## [What you have to do]
Using the listing below, copy exactly the lines from the one containing "The build123d and" to the one containing "# --- Taut wraps: what", both lines included, and no others.

## [Data records]

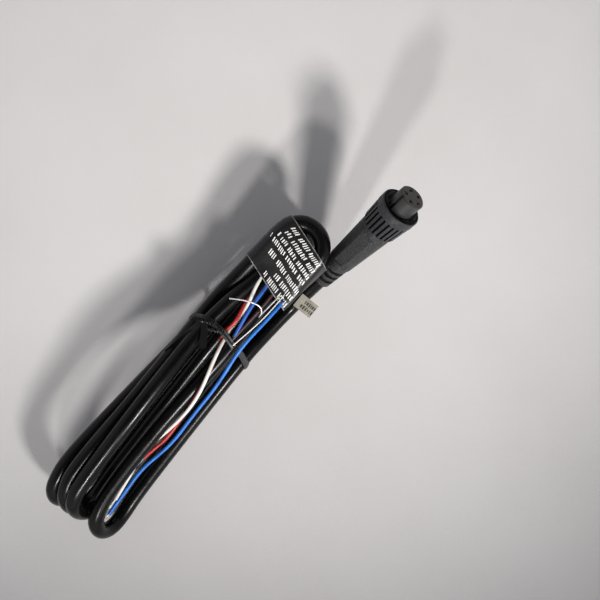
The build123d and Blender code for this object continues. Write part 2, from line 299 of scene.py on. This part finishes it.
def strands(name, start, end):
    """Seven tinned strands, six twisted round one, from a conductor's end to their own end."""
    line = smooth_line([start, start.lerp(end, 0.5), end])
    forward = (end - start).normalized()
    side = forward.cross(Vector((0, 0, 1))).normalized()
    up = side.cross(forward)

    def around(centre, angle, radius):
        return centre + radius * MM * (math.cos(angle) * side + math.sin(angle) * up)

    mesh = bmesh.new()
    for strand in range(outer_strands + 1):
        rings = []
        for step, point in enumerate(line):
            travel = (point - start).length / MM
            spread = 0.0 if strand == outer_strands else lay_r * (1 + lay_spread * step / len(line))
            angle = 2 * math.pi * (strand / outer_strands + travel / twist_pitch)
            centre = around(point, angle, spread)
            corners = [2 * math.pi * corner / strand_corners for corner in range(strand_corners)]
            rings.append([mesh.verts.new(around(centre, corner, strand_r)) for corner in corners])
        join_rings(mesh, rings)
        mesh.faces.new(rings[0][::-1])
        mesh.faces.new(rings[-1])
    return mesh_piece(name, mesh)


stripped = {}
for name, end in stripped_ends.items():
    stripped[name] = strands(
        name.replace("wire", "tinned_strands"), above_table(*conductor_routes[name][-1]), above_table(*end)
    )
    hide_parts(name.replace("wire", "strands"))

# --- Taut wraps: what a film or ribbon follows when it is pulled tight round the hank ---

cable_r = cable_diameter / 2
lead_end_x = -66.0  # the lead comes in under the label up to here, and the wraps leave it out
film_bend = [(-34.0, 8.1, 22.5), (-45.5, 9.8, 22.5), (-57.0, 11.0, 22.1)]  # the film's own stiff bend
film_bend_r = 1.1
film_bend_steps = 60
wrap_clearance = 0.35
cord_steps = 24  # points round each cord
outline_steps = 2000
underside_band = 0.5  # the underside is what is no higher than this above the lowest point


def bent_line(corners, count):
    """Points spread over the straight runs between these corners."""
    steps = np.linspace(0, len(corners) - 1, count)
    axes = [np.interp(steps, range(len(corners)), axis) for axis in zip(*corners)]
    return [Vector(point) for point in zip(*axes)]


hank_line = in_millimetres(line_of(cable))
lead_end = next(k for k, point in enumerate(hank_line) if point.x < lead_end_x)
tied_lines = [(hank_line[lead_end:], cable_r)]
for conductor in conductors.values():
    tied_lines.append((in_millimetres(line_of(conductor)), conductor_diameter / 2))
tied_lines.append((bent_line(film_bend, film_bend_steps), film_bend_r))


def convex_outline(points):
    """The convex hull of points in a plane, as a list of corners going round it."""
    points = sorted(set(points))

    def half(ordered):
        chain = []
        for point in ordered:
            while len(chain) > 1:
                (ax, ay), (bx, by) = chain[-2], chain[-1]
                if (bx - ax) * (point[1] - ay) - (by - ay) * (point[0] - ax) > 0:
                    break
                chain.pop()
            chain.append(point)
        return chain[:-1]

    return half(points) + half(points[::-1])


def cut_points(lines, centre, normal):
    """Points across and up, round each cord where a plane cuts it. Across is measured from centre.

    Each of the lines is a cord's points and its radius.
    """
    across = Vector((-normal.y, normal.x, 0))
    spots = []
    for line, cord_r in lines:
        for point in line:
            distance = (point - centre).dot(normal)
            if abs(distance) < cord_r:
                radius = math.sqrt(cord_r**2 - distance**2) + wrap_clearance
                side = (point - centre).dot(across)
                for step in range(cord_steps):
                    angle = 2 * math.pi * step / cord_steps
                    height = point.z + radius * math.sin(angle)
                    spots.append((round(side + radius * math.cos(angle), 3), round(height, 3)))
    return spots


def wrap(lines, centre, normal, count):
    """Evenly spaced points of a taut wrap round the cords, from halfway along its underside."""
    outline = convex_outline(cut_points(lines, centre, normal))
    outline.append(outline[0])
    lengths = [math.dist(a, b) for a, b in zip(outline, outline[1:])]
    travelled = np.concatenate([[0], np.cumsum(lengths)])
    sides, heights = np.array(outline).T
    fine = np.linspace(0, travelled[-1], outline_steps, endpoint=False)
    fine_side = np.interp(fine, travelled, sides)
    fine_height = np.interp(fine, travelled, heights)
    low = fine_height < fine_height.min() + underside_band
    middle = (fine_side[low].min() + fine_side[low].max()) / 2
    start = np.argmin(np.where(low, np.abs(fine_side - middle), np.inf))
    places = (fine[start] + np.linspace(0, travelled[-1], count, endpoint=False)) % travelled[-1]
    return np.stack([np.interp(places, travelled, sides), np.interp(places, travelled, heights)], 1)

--

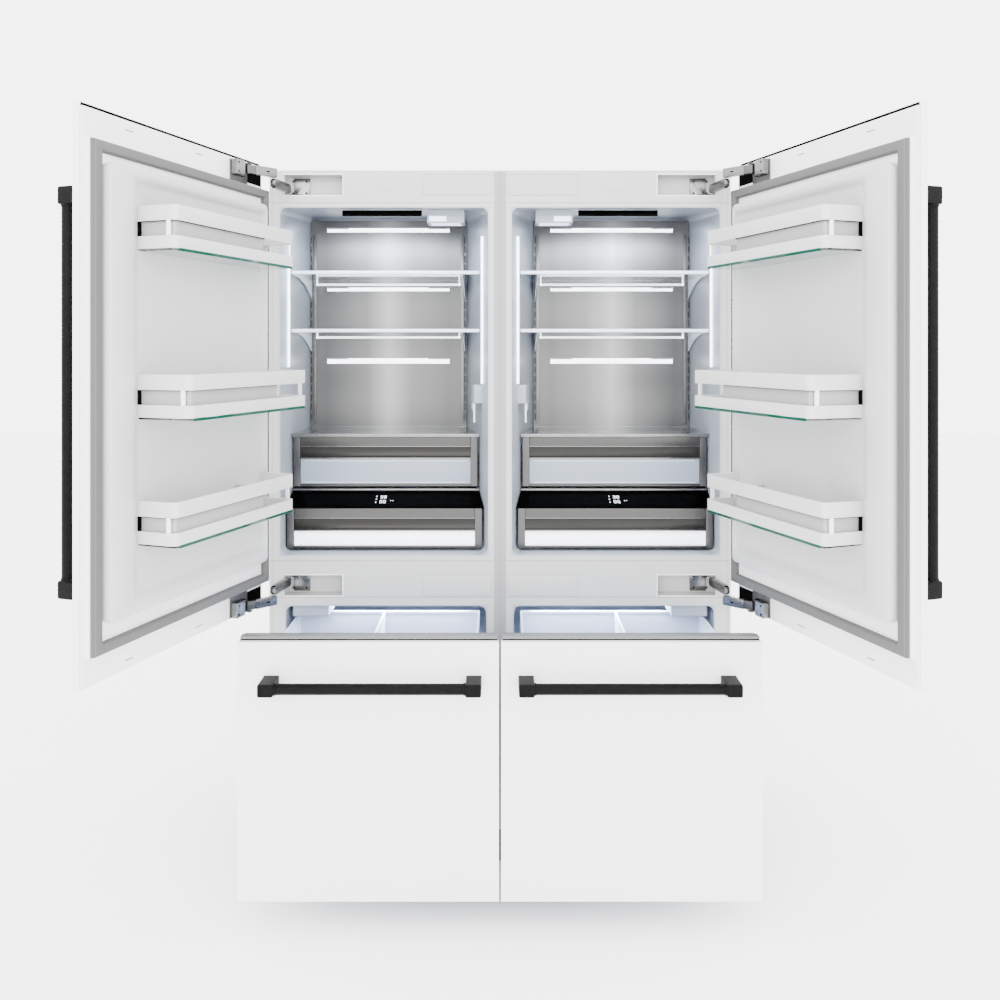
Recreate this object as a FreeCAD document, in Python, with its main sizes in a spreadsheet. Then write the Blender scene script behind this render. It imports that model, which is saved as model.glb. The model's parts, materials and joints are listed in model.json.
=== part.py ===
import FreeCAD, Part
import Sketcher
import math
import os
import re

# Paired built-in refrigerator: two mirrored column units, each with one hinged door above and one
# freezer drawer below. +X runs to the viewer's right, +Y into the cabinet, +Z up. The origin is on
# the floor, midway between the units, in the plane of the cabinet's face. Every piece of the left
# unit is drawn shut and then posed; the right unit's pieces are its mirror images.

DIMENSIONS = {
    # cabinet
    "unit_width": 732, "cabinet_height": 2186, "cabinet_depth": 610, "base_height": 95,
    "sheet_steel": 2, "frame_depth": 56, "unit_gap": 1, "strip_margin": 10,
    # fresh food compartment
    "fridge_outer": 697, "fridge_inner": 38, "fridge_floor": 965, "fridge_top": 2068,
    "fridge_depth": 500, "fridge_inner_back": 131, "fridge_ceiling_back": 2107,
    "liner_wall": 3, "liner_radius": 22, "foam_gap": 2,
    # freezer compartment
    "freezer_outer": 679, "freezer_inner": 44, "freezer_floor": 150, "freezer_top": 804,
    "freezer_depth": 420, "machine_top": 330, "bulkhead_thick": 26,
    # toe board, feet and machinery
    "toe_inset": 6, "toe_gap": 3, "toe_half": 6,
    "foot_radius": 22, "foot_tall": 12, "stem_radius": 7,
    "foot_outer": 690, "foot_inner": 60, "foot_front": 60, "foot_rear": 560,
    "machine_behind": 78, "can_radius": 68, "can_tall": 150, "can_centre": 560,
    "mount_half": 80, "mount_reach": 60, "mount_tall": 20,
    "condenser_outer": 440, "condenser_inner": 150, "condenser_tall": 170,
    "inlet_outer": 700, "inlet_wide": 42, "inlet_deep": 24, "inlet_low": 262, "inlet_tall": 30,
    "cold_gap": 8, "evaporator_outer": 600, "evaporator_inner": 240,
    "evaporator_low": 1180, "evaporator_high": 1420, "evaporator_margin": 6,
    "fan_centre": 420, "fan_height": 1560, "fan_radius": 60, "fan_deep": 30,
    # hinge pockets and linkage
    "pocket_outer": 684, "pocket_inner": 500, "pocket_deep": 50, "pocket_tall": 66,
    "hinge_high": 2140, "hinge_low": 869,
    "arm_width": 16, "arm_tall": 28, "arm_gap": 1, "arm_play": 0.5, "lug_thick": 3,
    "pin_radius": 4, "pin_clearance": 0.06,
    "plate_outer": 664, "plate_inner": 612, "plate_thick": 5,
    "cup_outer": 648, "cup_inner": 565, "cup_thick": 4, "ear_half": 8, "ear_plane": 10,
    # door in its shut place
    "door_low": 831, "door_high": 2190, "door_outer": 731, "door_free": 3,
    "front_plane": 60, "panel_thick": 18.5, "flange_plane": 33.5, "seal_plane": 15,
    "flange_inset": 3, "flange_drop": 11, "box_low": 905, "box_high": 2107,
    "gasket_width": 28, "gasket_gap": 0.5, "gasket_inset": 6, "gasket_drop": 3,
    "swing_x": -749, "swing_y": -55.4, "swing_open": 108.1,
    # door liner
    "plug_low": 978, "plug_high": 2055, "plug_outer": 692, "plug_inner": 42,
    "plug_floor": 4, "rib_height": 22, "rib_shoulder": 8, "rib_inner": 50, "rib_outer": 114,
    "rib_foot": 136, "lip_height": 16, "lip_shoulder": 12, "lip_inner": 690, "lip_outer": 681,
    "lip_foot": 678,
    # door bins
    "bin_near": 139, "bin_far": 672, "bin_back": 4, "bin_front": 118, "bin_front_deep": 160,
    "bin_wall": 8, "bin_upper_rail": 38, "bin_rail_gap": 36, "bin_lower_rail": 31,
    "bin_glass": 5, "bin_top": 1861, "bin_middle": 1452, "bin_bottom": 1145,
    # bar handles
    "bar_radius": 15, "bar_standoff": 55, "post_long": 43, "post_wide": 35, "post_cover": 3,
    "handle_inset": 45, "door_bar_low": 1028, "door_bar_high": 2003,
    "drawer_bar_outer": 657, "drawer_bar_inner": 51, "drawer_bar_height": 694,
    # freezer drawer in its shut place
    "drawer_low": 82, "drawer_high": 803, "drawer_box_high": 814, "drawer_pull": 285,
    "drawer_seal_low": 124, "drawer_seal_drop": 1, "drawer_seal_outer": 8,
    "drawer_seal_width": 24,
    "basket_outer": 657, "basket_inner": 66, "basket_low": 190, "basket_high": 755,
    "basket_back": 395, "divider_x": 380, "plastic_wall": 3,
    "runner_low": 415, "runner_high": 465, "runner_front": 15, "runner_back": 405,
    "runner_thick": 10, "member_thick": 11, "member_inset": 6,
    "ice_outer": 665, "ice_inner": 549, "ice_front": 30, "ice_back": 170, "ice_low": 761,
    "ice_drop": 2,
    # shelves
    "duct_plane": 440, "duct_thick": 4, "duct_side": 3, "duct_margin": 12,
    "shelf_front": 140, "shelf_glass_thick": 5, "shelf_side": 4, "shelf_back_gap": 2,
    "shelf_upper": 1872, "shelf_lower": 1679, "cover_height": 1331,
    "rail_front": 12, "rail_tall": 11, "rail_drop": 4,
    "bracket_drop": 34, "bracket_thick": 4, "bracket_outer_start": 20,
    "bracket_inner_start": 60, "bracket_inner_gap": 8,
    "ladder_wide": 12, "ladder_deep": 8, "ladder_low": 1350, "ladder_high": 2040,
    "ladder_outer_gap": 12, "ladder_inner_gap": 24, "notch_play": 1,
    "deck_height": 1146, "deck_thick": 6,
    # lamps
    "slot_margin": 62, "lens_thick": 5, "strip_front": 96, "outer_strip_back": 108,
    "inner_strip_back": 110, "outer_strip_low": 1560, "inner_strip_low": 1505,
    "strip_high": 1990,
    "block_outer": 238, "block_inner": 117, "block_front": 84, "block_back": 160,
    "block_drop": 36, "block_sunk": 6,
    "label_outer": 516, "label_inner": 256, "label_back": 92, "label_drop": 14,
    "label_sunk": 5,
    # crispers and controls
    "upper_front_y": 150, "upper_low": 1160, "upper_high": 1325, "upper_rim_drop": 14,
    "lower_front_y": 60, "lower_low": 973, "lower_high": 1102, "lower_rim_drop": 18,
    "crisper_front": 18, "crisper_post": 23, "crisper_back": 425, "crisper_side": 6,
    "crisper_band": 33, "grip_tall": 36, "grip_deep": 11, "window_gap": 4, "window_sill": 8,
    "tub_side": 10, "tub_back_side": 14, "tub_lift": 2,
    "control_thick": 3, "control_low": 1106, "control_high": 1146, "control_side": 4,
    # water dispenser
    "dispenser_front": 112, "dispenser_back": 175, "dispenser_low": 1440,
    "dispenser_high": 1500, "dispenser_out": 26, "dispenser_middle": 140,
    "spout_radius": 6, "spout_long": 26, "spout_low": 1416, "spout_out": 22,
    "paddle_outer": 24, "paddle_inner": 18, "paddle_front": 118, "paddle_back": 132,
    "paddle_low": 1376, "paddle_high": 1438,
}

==

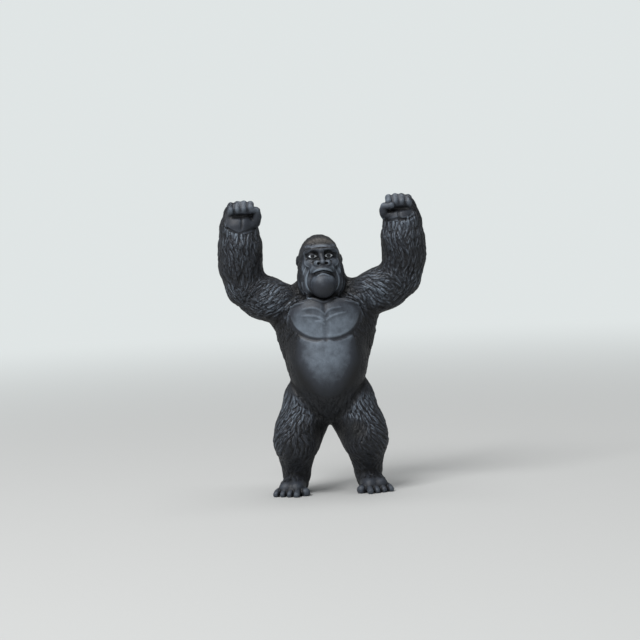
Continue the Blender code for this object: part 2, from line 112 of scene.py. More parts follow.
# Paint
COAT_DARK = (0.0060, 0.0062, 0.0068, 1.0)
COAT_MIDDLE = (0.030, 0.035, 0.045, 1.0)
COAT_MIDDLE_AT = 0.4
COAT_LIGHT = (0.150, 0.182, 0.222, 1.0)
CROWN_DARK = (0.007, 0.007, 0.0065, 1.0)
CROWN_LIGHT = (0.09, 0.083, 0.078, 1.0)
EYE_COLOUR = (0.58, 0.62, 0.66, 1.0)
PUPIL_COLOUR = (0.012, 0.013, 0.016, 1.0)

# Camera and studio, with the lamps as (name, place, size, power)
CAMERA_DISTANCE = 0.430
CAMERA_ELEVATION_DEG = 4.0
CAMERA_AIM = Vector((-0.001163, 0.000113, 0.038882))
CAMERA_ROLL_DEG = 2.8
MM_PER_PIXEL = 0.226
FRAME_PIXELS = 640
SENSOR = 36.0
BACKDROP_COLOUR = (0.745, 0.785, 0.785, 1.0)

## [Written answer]
The build123d and Blender code for this object continues. Write part 2, from line 299 of scene.py on. This part finishes it.
def strands(name, start, end):
    """Seven tinned strands, six twisted round one, from a conductor's end to their own end."""
    line = smooth_line([start, start.lerp(end, 0.5), end])
    forward = (end - start).normalized()
    side = forward.cross(Vector((0, 0, 1))).normalized()
    up = side.cross(forward)

    def around(centre, angle, radius):
        return centre + radius * MM * (math.cos(angle) * side + math.sin(angle) * up)

    mesh = bmesh.new()
    for strand in range(outer_strands + 1):
        rings = []
        for step, point in enumerate(line):
            travel = (point - start).length / MM
            spread = 0.0 if strand == outer_strands else lay_r * (1 + lay_spread * step / len(line))
            angle = 2 * math.pi * (strand / outer_strands + travel / twist_pitch)
            centre = around(point, angle, spread)
            corners = [2 * math.pi * corner / strand_corners for corner in range(strand_corners)]
            rings.append([mesh.verts.new(around(centre, corner, strand_r)) for corner in corners])
        join_rings(mesh, rings)
        mesh.faces.new(rings[0][::-1])
        mesh.faces.new(rings[-1])
    return mesh_piece(name, mesh)


stripped = {}
for name, end in stripped_ends.items():
    stripped[name] = strands(
        name.replace("wire", "tinned_strands"), above_table(*conductor_routes[name][-1]), above_table(*end)
    )
    hide_parts(name.replace("wire", "strands"))

# --- Taut wraps: what a film or ribbon follows when it is pulled tight round the hank ---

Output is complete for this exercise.